10. A method of gravel packing comprising:
positioning a permeable screen within a wellbore in the subterranean formation adjacent to a vugular weakly consolidated target interval to form an annulus between the permeable screen and the wellbore in the subterranean formation;
providing a pad fluid comprising an aqueous base fluid and nanoparticulates,
wherein the nanoparticulates are impregnated with an ion that is filled, saturated, or permeated into the nanoparticulates, the ion selected from the group consisting of a monoatomic cation; a monoatomic anion; a polyatomic cation; a polyatomic anion; and any combination thereof and the ion present in an amount of about 0.1% to about 20% by weight of the nanoparticulates,
wherein the ion is selected to aggregate the nanoparticulates to form a network, and
wherein the wellbore has a diameter, and the nanoparticulates penetrate into the vugular weakly consolidated target interval or into the at least one fracture equivalent to a distance in the range between about 1 to about 6 wellbore diameters;
providing a gravel packing fluid comprising an aqueous base fluid and gravel;
first, introducing the pad fluid in the annulus between the permeable screen and the wellbore in the subterranean formation at a matrix flow rate, such that the nanoparticulates in the pad fluid penetrate into the vugular weakly consolidated target interval;
then, after introducing the pad fluid, introducing the gravel packing fluid in the annulus between the permeable screen and the wellbore in the subterranean formation at a matrix flow rate so as to form a permeable gravel pack adjacent to the vugular weakly consolidated target interval; and
consolidating the vugular weakly consolidated target interval due to the placement of the nanoparticulates penetrated into the vugular weakly consolidated target interval and the permeable gravel pack adjacent to the vugular weakly consolidated target interval.
11. The method of claim 10, wherein the nanoparticulates are formed from a material selected from the group consisting of a silk; a cellulose; a starch; a polyamid; carbon silica; alumina; zirconia; a polyurethane; a polyester; a polyolefin; collagen; a polyglycolic; an alkaline earth metal oxide; an alkaline earth metal hydroxide; an alkali metal oxide; an alkali metal hydroxide; a transition metal oxide; a transition metal hydroxide; a post-transition metal oxide; a post-transition metal hydroxide; a piezoelectric crystal; a pyroelectric crystal; and any combination thereof.

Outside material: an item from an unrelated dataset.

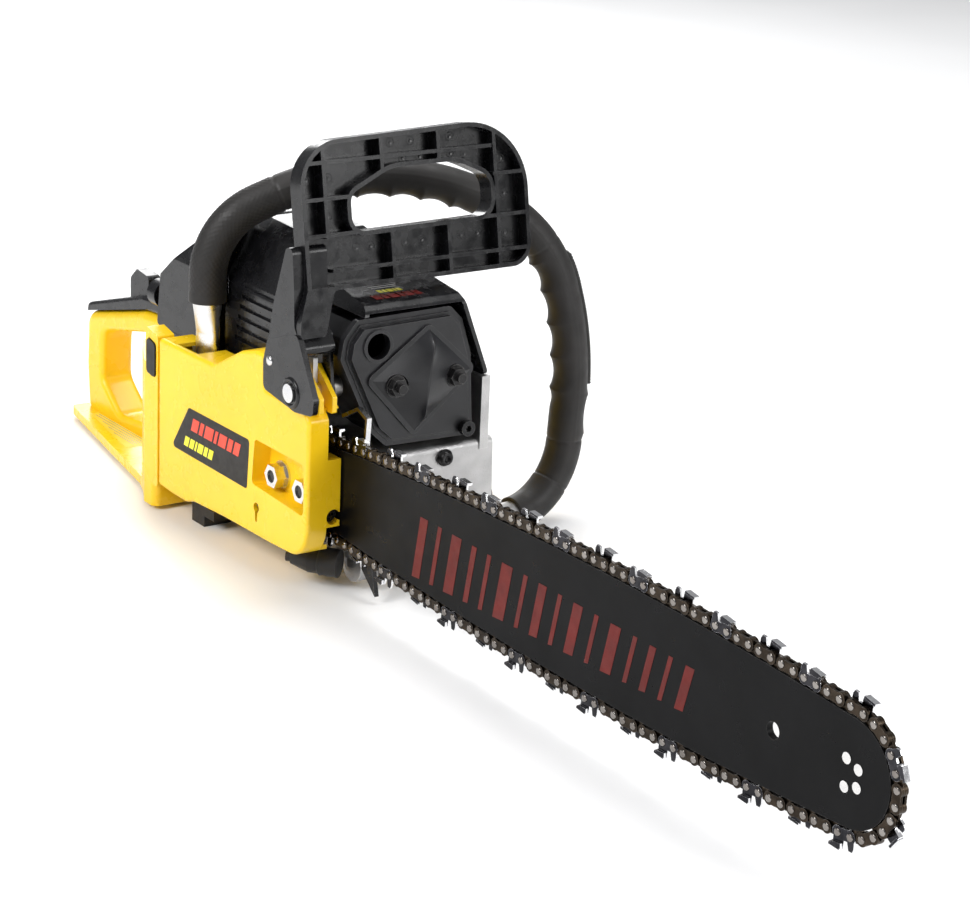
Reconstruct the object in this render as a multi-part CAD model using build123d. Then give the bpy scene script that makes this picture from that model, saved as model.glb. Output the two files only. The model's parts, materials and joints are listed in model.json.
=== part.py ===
from build123d import *
import math
import os

# Petrol chainsaw, 58 cc class, with a 20 inch guide bar.
# Frame: +X points forward along the bar, +Y to the saw's left, +Z up, millimetres.
# The origin lies on the ground, under the crankshaft, in the middle plane of the bar.

os.makedirs("parts", exist_ok=True)

# ---------------------------------------------------------------- driving dimensions
BAR_Z = 66.0                # height of the bar and the crankshaft above the ground
NOSE_X = 546.0              # nose sprocket axis, ahead of the crankshaft
BAR_THICK = 4.0
BAR_INSET = 4.2             # bar edge inside the line of the chain rivets
NOSE_R = 32.0               # rivet line radius round the nose sprocket
DRIVE_R = 18.9              # rivet line radius round the drive sprocket
CREST_BACK = 200.0          # widest place of the bar, behind the nose axis
CREST_H = 39.2              # half height of the rivet line at the widest place
TAIL_X = 91.0               # where the chain leaves the tail of the bar
RIVET_COUNT = 152           # 76 drive links of 0.325 inch pitch chain
ROW_SPLIT = 0.38            # drive link holes are this much closer than strap holes
STUD_XS = (54.5, 86.4)      # bar studs, in front of the crankshaft
TENSION_Y, TENSION_Z = -7.2, BAR_Z - 14    # axis of the tension screw

ENGINE_Y = 45.0             # middle plane of the cylinder and the rear handle
STROKE = 32.0
BORE_R = 23.75
INTAKE_Z, EXHAUST_Z = 122.0, 124.0    # heights of the cylinder ports
WEB_R = 34.0
COVER_OUT = -26.0           # outer face of the clutch cover
COVER_IN = -3.0             # its open edge, beside the bar
SHELL = 2.5

PIVOT = (87.5, 128.5)       # chain brake guard pivot, x and z
RING_FOOT = (91.0, 190.0)   # front rim of the guard's ring at its lower edge, x and z
RING_LEAN = -10.0           # degrees the ring leans, backward at rest
TUBE_R = 9.5                # front handle tube
BOOT_PLACE = Pos(64, -16.5, 17.5) * Rot(0, 0, 40) * Rot(0, 91.5, 0)    # front mount, pointing left and down
GRIP_R = 12.0


# ---------------------------------------------------------------- helpers
def outline(points, radius):
    """Closed face from corner points, with the corners rounded."""
    if radius:
        return make_face(FilletPolyline(*points, radius=radius, close=True))
    return make_face(Polyline(*points, close=True))


def side_prism(points, y_low, y_high, radius=0):
    """Corner points are (x, z); the block runs across the saw."""
    plane = Plane(origin=(0, y_high, 0), x_dir=(1, 0, 0), z_dir=(0, -1, 0))
    return extrude(plane * outline(points, radius), y_high - y_low)


def front_prism(points, x_low, x_high, radius=0):
    """Corner points are (y, z); the block runs along the saw."""
    plane = Plane(origin=(x_low, 0, 0), x_dir=(0, 1, 0), z_dir=(1, 0, 0))
    return extrude(plane * outline(points, radius), x_high - x_low)


def top_prism(points, z_low, z_high, radius=0):
    """Corner points are (x, y); the block runs upwards."""
    plane = Plane(origin=(0, 0, z_low), x_dir=(1, 0, 0), z_dir=(0, 0, 1))
    return extrude(plane * outline(points, radius), z_high - z_low)


def cyl_x(y, z, r, x_low, x_high):
    return Pos((x_low + x_high) / 2, y, z) * Rot(0, 90, 0) * Cylinder(r, x_high - x_low)


def cyl_y(x, z, r, y_low, y_high):
    return Pos(x, (y_low + y_high) / 2, z) * Rot(90, 0, 0) * Cylinder(r, y_high - y_low)


def cyl_z(x, y, r, z_low, z_high):
    return Pos(x, y, (z_low + z_high) / 2) * Cylinder(r, z_high - z_low)


def block(x_low, x_high, y_low, y_high, z_low, z_high):
    centre = Pos((x_low + x_high) / 2, (y_low + y_high) / 2, (z_low + z_high) / 2)
    return centre * Box(x_high - x_low, y_high - y_low, z_high - z_low)


def ring(shape_at, outer, inner):
    """A tube made by one of the cylinder helpers with two radii."""
    return shape_at(outer) - shape_at(inner)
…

12. The method of claim 10, wherein the nanoparticulates have a shape selected from the group consisting of sphere-shaped; rod-shaped; fiber-shaped; cup-shaped; cube-shaped; truncated cube-shaped; rhombic dodecahedron-shaped; truncated rhombic-dodecahedron-shaped; oval-shaped; diamond-shaped; pyramid-shaped; polygon-shaped; torus-shaped; dendritic-shaped; astral-shaped; cylinder-shaped; irregular-shaped; triangular-shaped; bipyramid-shaped; tripod-shaped; wire-shaped; tetrahedron-shaped; cuboctahedron-shaped; octahedron-shaped; truncated octahedron-shaped; icosahedron-shaped; and any combination thereof.
13. The method of claim 10, wherein the nanoparticulates have a mesh size in the range from about 1 to about 200 nanometers.
14. The method of claim 10, wherein the nanoparticulates are partially or fully coated or impregnated with a delayed tackifying agent.
15. The method of claim 10, wherein the ion is selected from the group consisting of a monoatomic anion; a polyatomic anion; and any combination thereof.
16. A method of frac-packing comprising:
positioning a permeable screen within a wellbore in the subterranean formation adjacent to a vugular weakly consolidated target interval to form an annulus between the permeable screen and the wellbore in the subterranean formation;
providing a pad fluid comprising an aqueous base fluid and nanoparticulates,
wherein the nanoparticulates are impregnated with an ion that is filled, saturated, or permeated into the nanoparticulates, the ion selected from the group consisting of a monoatomic cation; a monoatomic anion; a polyatomic cation; a polyatomic anion; and any combination thereof and the ion present in an amount of about 0.1% to about 20% by weight of the nanoparticulates,
wherein the ion is selected to aggregate the nanoparticulates to form a network, and
wherein the wellbore has a diameter, and the nanooarticulates penetrate into the vugular weakly consolidated target interval or into the at least one fracture equivalent to a distance in the range between about 1 to about 6 wellbore diameters;
providing a frac-packing fluid comprising an aqueous base fluid and gravel;
first, introducing the pad fluid in the annulus between the permeable screen and the wellbore in the subterranean formation at or above a fracture gradient rate so as to create or enhance at least one fracture at or near the vugular weakly consolidated target interval in the wellbore in the subterranean formation, such that the nanoparticulates in the pad fluid penetrate into the vugular weakly consolidated target interval;
then, after introducing the pad fluid, introducing the frac-packing fluid in the annulus between the permeable screen and the wellbore in the subterranean formation at or above the fracture gradient rate so as to enhance the at least one fracture, form a proppant pack in the at least one fracture, and form a permeable gravel pack adjacent to the vugular weakly consolidated target interval; and
consolidating the vugular weakly consolidated target interval due to the placement of the nanoparticulates penetrated into the vugular weakly consolidated target interval.
17. The method of claim 16, wherein the nanoparticulates are formed from a material selected from the group consisting of a silk; a cellulose; a starch; a polyamid; carbon silica; alumina; zirconia; a polyurethane; a polyester; a polyolefin; collagen; a polyglycolic; an alkaline earth metal oxide; an alkaline earth metal hydroxide; an alkali metal oxide; an alkali metal hydroxide; a transition metal oxide; a transition metal hydroxide; a post-transition metal oxide; a post-transition metal hydroxide; a piezoelectric crystal; a pyroelectric crystal; and any combination thereof.